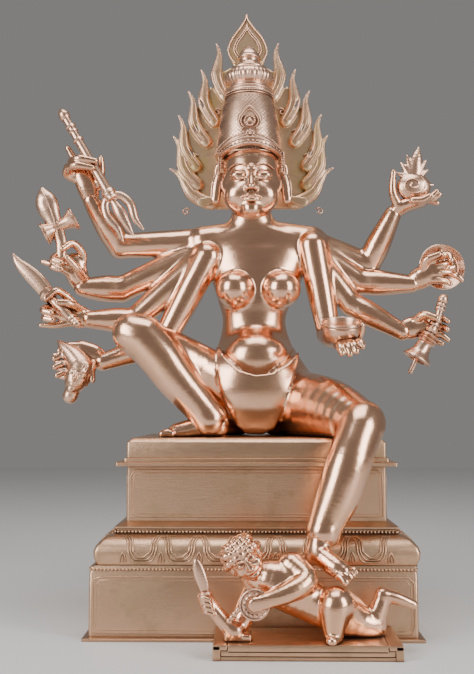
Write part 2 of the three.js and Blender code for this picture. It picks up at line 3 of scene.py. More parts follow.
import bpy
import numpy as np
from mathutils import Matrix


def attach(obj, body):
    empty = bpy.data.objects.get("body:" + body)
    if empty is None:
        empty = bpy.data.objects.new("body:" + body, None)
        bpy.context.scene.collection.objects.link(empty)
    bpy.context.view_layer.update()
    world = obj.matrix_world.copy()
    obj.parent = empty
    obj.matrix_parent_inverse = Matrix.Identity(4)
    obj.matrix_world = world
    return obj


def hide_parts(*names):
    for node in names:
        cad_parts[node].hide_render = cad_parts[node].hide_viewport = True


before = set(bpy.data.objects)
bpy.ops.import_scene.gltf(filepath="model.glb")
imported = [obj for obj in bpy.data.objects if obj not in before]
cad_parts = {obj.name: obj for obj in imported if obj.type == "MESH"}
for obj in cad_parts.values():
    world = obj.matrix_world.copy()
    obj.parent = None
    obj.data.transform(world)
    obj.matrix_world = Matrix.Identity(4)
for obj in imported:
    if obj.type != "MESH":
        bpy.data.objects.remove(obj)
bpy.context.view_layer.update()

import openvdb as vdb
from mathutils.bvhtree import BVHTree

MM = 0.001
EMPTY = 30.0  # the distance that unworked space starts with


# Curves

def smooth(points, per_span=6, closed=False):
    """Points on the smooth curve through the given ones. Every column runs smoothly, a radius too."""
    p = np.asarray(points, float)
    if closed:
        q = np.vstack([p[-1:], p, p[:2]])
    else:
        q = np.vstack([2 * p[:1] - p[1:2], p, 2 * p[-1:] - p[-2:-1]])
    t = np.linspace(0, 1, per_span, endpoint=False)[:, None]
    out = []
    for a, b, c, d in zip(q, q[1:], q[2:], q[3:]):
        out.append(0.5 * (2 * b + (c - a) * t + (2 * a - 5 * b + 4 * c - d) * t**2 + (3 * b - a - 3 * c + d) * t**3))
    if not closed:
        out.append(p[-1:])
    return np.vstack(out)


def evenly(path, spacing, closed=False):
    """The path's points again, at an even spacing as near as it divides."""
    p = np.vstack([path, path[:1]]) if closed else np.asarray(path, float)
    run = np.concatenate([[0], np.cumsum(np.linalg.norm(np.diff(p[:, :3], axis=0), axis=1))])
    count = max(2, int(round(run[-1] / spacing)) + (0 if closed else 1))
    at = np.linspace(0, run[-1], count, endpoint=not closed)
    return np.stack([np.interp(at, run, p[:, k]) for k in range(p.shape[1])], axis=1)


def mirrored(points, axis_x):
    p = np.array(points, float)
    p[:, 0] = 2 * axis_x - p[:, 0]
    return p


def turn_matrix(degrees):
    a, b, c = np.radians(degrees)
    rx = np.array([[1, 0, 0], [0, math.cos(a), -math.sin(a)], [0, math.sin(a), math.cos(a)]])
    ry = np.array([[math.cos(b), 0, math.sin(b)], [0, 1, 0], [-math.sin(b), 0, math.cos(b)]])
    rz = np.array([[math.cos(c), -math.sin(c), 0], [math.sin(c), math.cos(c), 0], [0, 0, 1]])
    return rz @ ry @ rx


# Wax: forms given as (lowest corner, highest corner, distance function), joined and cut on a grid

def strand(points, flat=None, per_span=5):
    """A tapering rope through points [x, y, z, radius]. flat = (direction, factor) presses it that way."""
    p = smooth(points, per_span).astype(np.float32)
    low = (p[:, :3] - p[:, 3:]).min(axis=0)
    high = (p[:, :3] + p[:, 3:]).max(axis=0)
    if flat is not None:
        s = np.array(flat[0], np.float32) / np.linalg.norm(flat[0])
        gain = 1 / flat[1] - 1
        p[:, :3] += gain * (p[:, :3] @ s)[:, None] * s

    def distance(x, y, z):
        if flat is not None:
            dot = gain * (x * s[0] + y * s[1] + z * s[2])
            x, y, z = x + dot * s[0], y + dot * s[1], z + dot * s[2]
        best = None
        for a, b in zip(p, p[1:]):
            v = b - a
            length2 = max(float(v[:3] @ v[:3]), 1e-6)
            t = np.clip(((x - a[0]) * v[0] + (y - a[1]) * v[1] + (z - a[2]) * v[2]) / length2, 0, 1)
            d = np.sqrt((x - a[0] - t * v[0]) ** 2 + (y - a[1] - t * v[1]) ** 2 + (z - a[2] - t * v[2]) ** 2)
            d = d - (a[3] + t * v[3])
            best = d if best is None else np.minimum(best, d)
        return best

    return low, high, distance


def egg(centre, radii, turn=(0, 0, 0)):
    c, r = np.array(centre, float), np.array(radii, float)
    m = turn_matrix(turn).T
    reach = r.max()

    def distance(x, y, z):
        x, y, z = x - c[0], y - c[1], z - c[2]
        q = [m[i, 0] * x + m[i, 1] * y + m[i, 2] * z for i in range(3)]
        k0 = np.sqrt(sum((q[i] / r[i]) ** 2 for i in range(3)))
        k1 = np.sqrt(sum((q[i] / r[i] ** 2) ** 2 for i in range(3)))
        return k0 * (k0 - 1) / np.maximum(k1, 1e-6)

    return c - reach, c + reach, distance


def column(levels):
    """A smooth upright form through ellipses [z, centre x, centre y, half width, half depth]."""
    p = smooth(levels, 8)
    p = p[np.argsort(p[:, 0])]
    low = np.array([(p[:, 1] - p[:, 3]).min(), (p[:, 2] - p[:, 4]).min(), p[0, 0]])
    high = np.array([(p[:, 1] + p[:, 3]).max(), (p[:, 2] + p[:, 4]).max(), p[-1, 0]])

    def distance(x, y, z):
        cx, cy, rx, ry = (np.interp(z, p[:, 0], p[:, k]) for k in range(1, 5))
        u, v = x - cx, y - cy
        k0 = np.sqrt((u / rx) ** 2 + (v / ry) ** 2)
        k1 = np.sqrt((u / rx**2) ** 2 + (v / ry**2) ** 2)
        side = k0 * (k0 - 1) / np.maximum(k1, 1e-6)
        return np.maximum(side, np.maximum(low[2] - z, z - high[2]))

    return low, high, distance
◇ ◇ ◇
• [The task] Copy out every line of the material above that mentions the word "before".

• [Complete answer]
before = set(bpy.data.objects)
imported = [obj for obj in bpy.data.objects if obj not in before]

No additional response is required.